• WRITTEN TASK:
Restrict the output to the lines below starting at the one that contains "for item in" and ending at the one that contains "return low, high", and restate them word for word, both ends included.

━━━━━━━━━━━━━━━━━━━━━━━━━━━━━━

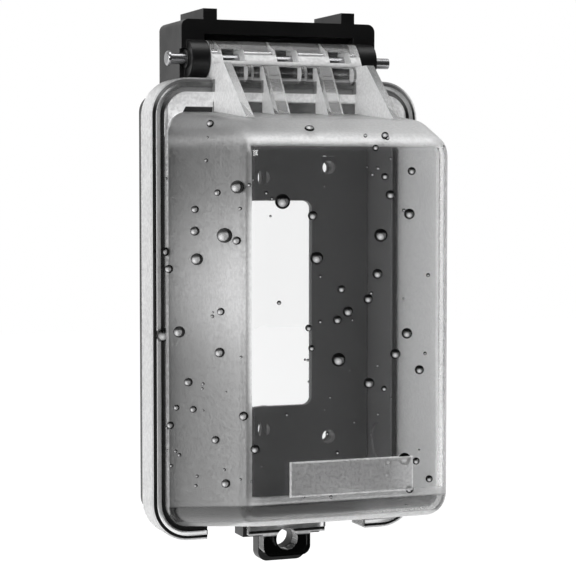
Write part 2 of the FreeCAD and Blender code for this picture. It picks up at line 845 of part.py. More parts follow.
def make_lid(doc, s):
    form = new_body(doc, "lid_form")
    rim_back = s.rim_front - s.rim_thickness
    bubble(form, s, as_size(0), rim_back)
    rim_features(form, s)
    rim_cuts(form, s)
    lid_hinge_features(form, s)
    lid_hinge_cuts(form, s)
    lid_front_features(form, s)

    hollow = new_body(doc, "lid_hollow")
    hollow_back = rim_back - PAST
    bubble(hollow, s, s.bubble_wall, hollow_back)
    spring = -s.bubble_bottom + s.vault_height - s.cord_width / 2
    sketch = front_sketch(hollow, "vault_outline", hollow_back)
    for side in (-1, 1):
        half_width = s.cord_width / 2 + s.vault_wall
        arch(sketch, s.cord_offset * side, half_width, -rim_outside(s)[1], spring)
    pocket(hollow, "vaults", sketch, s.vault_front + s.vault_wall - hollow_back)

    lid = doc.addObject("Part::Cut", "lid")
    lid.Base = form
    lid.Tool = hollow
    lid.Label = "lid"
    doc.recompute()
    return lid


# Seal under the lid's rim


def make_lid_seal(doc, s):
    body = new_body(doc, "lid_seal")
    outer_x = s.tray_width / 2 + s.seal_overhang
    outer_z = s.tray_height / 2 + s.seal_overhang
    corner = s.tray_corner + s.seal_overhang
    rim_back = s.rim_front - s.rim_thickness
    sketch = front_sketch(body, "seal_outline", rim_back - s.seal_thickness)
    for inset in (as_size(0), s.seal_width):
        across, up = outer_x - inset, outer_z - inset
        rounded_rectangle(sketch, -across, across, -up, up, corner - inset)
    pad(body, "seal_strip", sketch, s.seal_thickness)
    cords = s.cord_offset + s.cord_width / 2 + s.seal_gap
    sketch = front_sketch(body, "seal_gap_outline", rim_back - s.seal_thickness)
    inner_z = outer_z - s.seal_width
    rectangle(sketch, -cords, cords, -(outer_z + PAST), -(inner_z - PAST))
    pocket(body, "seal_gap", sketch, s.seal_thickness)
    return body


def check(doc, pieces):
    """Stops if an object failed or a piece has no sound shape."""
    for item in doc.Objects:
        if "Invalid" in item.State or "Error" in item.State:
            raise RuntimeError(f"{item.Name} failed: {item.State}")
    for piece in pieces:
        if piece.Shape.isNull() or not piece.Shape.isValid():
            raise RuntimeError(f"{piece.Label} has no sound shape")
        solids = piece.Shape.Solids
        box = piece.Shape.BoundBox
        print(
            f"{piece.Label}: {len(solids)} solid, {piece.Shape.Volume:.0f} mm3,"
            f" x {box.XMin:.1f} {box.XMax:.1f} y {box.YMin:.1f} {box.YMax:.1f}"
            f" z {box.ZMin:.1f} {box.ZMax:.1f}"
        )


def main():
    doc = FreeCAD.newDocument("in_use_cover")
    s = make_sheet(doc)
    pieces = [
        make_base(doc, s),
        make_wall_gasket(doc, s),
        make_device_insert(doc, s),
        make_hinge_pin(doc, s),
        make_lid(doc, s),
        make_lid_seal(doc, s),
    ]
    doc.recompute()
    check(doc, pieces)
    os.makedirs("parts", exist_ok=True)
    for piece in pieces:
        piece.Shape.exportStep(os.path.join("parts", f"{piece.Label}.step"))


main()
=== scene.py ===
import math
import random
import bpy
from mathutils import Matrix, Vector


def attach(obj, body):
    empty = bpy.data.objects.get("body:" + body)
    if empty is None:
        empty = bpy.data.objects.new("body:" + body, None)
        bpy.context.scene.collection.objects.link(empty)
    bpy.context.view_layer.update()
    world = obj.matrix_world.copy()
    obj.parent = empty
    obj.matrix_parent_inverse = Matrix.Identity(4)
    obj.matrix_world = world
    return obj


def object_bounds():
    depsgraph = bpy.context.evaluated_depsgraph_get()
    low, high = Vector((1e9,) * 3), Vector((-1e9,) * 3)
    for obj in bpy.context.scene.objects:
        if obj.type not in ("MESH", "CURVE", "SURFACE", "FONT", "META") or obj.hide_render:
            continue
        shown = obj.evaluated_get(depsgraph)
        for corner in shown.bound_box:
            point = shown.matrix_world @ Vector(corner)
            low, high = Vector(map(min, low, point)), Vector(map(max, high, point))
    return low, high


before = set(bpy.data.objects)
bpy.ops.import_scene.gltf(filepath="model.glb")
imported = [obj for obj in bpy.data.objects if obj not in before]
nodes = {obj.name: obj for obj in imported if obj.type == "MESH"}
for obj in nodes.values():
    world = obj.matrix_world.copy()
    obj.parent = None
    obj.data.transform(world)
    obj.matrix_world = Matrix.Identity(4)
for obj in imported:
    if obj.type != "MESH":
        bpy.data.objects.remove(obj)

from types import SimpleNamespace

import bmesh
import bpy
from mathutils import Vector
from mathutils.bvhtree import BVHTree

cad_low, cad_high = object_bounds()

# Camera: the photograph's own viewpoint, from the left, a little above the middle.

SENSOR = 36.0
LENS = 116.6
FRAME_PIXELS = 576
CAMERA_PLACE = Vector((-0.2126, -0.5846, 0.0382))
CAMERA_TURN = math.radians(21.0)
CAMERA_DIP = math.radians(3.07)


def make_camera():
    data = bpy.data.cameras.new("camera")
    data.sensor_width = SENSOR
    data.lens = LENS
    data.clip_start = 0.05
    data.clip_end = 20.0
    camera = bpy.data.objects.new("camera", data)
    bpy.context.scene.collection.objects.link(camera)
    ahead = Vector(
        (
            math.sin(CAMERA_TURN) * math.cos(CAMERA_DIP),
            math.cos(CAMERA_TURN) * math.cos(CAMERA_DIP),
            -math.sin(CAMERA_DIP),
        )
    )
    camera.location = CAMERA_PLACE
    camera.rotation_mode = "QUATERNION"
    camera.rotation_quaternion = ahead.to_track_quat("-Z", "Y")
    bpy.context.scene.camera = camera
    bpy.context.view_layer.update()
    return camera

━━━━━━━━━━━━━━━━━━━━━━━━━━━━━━

• RESULT OF THIS TASK:
    for item in doc.Objects:
        if "Invalid" in item.State or "Error" in item.State:
            raise RuntimeError(f"{item.Name} failed: {item.State}")
    for piece in pieces:
        if piece.Shape.isNull() or not piece.Shape.isValid():
            raise RuntimeError(f"{piece.Label} has no sound shape")
        solids = piece.Shape.Solids
        box = piece.Shape.BoundBox
        print(
            f"{piece.Label}: {len(solids)} solid, {piece.Shape.Volume:.0f} mm3,"
            f" x {box.XMin:.1f} {box.XMax:.1f} y {box.YMin:.1f} {box.YMax:.1f}"
            f" z {box.ZMin:.1f} {box.ZMax:.1f}"
        )


def main():
    doc = FreeCAD.newDocument("in_use_cover")
    s = make_sheet(doc)
    pieces = [
        make_base(doc, s),
        make_wall_gasket(doc, s),
        make_device_insert(doc, s),
        make_hinge_pin(doc, s),
        make_lid(doc, s),
        make_lid_seal(doc, s),
    ]
    doc.recompute()
    check(doc, pieces)
    os.makedirs("parts", exist_ok=True)
    for piece in pieces:
        piece.Shape.exportStep(os.path.join("parts", f"{piece.Label}.step"))


main()
=== scene.py ===
import math
import random
import bpy
from mathutils import Matrix, Vector


def attach(obj, body):
    empty = bpy.data.objects.get("body:" + body)
    if empty is None:
        empty = bpy.data.objects.new("body:" + body, None)
        bpy.context.scene.collection.objects.link(empty)
    bpy.context.view_layer.update()
    world = obj.matrix_world.copy()
    obj.parent = empty
    obj.matrix_parent_inverse = Matrix.Identity(4)
    obj.matrix_world = world
    return obj


def object_bounds():
    depsgraph = bpy.context.evaluated_depsgraph_get()
    low, high = Vector((1e9,) * 3), Vector((-1e9,) * 3)
    for obj in bpy.context.scene.objects:
        if obj.type not in ("MESH", "CURVE", "SURFACE", "FONT", "META") or obj.hide_render:
            continue
        shown = obj.evaluated_get(depsgraph)
        for corner in shown.bound_box:
            point = shown.matrix_world @ Vector(corner)
            low, high = Vector(map(min, low, point)), Vector(map(max, high, point))
    return low, high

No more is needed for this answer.